That is, it composes two functions of one argument each. The result (another function of one argument) passes its argument x to g, and the result of that to f.

Your first attempt was:

map (subtract 1) . take
-- inline the definition of (.)
--   with f = map (subtract 1)
--   and g = take
\x -> map (subtract 1) (take x)

This doesn't work because map expects a list as its second argument, but take x is not a list. (It is a function mapping lists to lists, [a] -> [a].)

Your second attempt:

map (subtract 1) . take n
-- inline the definition of (.)
--   with f = map (subtract 1)
--   and g = take n
\x -> map (subtract 1) (take n x)

This works: take n x is a list and map takes a list.

Your third attempt:

map (subtract 1) . take n l
-- inline the definition of (.)
--   with f = map (subtract 1)
--   and g = take n l
\x -> map (subtract 1) (take n l x)

This fails because take n l x is a type error. It tries to apply take n l to x, which would require take n l to be a function, but it is a list.

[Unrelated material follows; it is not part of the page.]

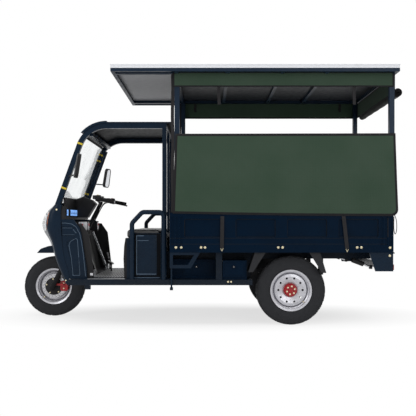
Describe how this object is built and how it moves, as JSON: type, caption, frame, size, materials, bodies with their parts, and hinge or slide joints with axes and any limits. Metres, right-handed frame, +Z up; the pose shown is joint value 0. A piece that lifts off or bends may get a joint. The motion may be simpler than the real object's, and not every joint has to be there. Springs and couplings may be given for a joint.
{
  "type": "three-wheeled electric cargo rickshaw",
  "caption": "Three-wheeled electric cargo rickshaw with an open cab, a steel load bed, a flat roof on posts and green canvas sides.",
  "frame": {"origin": "on the ground, in the middle of the length and on the centre line", "axes": "+X towards the rear, +Y towards the right side, +Z up; the front points along -X"},
  "size_m": [3.235, 1.4332, 2.093],
  "materials": {
    "paint_navy": "gloss dark blue paint",
    "paint_steel_blue": "semi-gloss blue-grey paint",
    "paint_black": "semi-gloss black paint",
    "roof_white": "satin white sheet",
    "plastic_black": "grained black plastic",
    "lamp_clear": "clear lamp cover",
    "lamp_red": "red lamp cover",
    "glass_clear": "clear",
    "tyre_rubber": "moulded",
    "rubber_black": "soft matte",
    "rim_silver": "silver paint",
    "hub_red": "gloss red paint",
    "steel": "bright",
    "chrome": "polished",
    "iron_black": "painted black",
    "canvas_green": "coated canvas",
    "webbing": "woven strap",
    "seat_vinyl": "vinyl cover"
  },
  "bodies": {
    "root": {"battery_boxes": "paint_navy", "bed_floor": "paint_navy", "bed_front_wall": "paint_navy", "bed_side_left": "paint_navy", "bed_side_right": "paint_navy", "brake_pedal": "paint_black", "cab_cross_bars": "paint_black", "cab_hoop_left": "paint_navy", "cab_hoop_right": "paint_navy", "cab_roof": "paint_navy", "canopy_frame": "paint_steel_blue", "chassis_frame": "paint_black", "curtain_roll": "canvas_green", "dash_stays": "chrome", "dashboard": "plastic_black", "floor_plate": "paint_navy", "headlamps": "lamp_clear", "inner_panel": "plastic_black", "leaf_springs": "iron_black", "leg_shield_left": "paint_navy", "leg_shield_right": "paint_navy", "mirrors": "plastic_black", "nose_fairing": "paint_navy", "rear_axle": "iron_black", "rear_bumper": "paint_steel_blue", "rear_mudguards": "plastic_black", "roof_panel": "roof_white", "seat_box": "paint_navy", "seat_front_cover": "plastic_black", "seat_guards": "paint_black", "side_canvas_left": "canvas_green", "side_canvas_right": "canvas_green", "steering_neck": "paint_black", "step_brackets": "paint_steel_blue", "switch_boxes": "plastic_black", "tail_lamps": "lamp_red", "valances": "canvas_green", "webbing_straps": "webbing", "windscreen": "glass_clear"},
    "steering": {"fork": "chrome", "handlebar": "chrome", "grips": "rubber_black", "front_mudguard": "paint_navy", "brake_caliper": "hub_red", "front_axle": "steel"},
    "front_wheel": {"front_tyre": "tyre_rubber", "front_rim": "rim_silver", "brake_disc": "steel"},
    "rear_left_wheel": {"rear_left_tyre": "tyre_rubber", "rear_left_rim": "rim_silver", "rear_left_hub": "hub_red"},
    "rear_right_wheel": {"rear_right_tyre": "tyre_rubber", "rear_right_rim": "rim_silver", "rear_right_hub": "hub_red"},
    "tailgate": {"tailgate": "paint_navy"},
    "seat": {"seat_cushion": "seat_vinyl"},
    "front_battery_door": {"battery_door_front": "paint_navy"},
    "rear_battery_door": {"battery_door_rear": "paint_navy"}
  },
  "joints": [
    {"name": "steer", "type": "hinge", "parent": "root", "child": "steering", "pos_m": [-1.12061, 0, 0.65642], "axis": [0.454, 0, 0.891], "range_deg": [-35, 35]},
    {"name": "front_spin", "type": "hinge", "parent": "steering", "child": "front_wheel", "pos_m": [-1.3495, 0, 0.268], "axis": [0, 1, 0], "continuous": true},
    {"name": "rear_left_spin", "type": "hinge", "parent": "root", "child": "rear_left_wheel", "pos_m": [0.7155, -0.4535, 0.285], "axis": [0, 1, 0], "continuous": true},
    {"name": "rear_right_spin", "type": "hinge", "parent": "root", "child": "rear_right_wheel", "pos_m": [0.7155, 0.4535, 0.285], "axis": [0, 1, 0], "continuous": true},
    {"name": "tailgate_drop", "type": "hinge", "parent": "root", "child": "tailgate", "pos_m": [1.5375, 0, 0.616], "axis": [0, 1, 0], "range_deg": [0, 90]},
    {"name": "seat_lift", "type": "hinge", "parent": "root", "child": "seat", "pos_m": [-0.6455, 0, 0.7143], "axis": [0, -1, 0], "range_deg": [0, 45]},
    {"name": "front_battery_open", "type": "hinge", "parent": "root", "child": "front_battery_door", "pos_m": [-0.0385, -0.4083, 0.3993], "axis": [1, 0, 0], "range_deg": [0, 90]},
    {"name": "rear_battery_open", "type": "hinge", "parent": "root", "child": "rear_battery_door", "pos_m": [0.2473, -0.5533, 0.3993], "axis": [1, 0, 0], "range_deg": [0, 90]}
  ]
}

In summary, . composes two functions of a single argument each. map foo . take fails because take is a function of two arguments; map foo . take n l fails because take n l is not a function at all (it takes zero arguments). In the working version, map foo . take n, we partially apply take and take n is indeed a function of one argument.

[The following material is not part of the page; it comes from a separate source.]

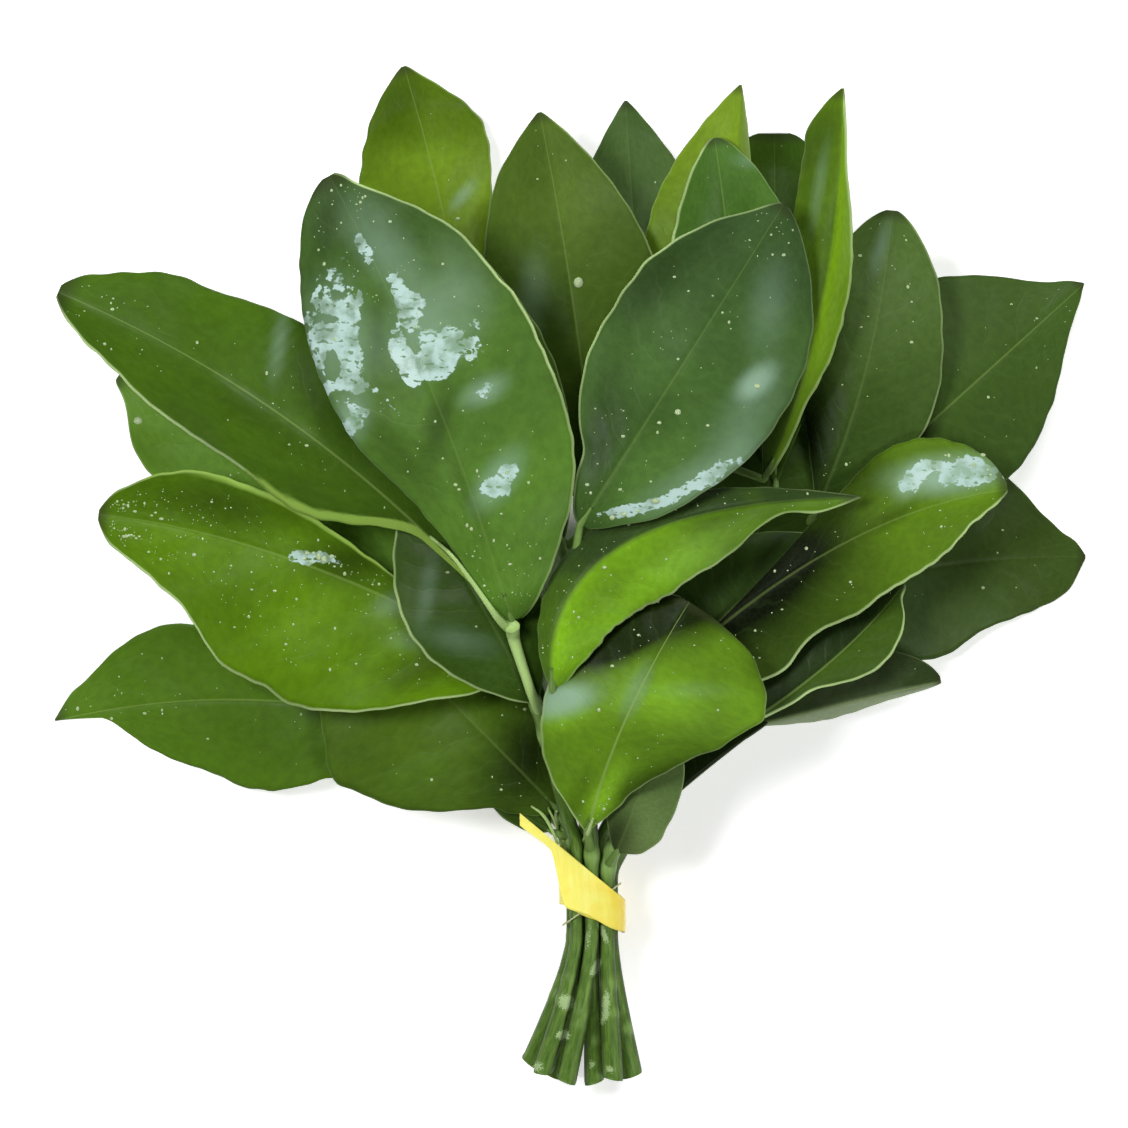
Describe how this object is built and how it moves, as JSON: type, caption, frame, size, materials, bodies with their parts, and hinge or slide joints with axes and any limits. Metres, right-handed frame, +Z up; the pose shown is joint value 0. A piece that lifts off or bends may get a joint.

In order to compose a function of one argument with a function of two arguments, we could define another operator:

f .: g = \x y -> f (g x y)

Then we could write:

dec_first = map (subtract 1) .: take

Alternatively, we could write:

dec_first = (map (subtract 1) .) . take
-- which is the same as
dec_first = (.) (map (subtract 1)) . take

The reason this works is that the first . waits for one argument and passes it to take, then passes the result of that (a partially applied take x) to another ., which results in the map (subtract 1) . take x code that we already know works:

-- inline the first (.)
--   with f = (.) (map (subtract 1))
--   and g = take
dec_first = \x -> (.) (map (subtract 1)) (take x)
-- write (.) in infix notation
dec_first = \x -> map (subtract 1) . take x

We could even write our .: operator as a composition of compositions:

(.:) = (.) . (.)
-- inline the first layer of (.)
(.:) = \x -> (.) ((.) x)
-- eta-expand
(.:) = \x y -> (.) ((.) x) y
-- convert to infix notation
(.:) = \x y -> ((.) x) . y
-- inline the second layer of (.)
(.:) = \x y z -> (.) x (y z)
-- convert to infix notation
(.:) = \x y z -> x . y z
-- inline the third layer of (.)
(.:) = \x y z w -> x (y z w)
-- rename parameters
(.:) = \f g x y -> f (g x y)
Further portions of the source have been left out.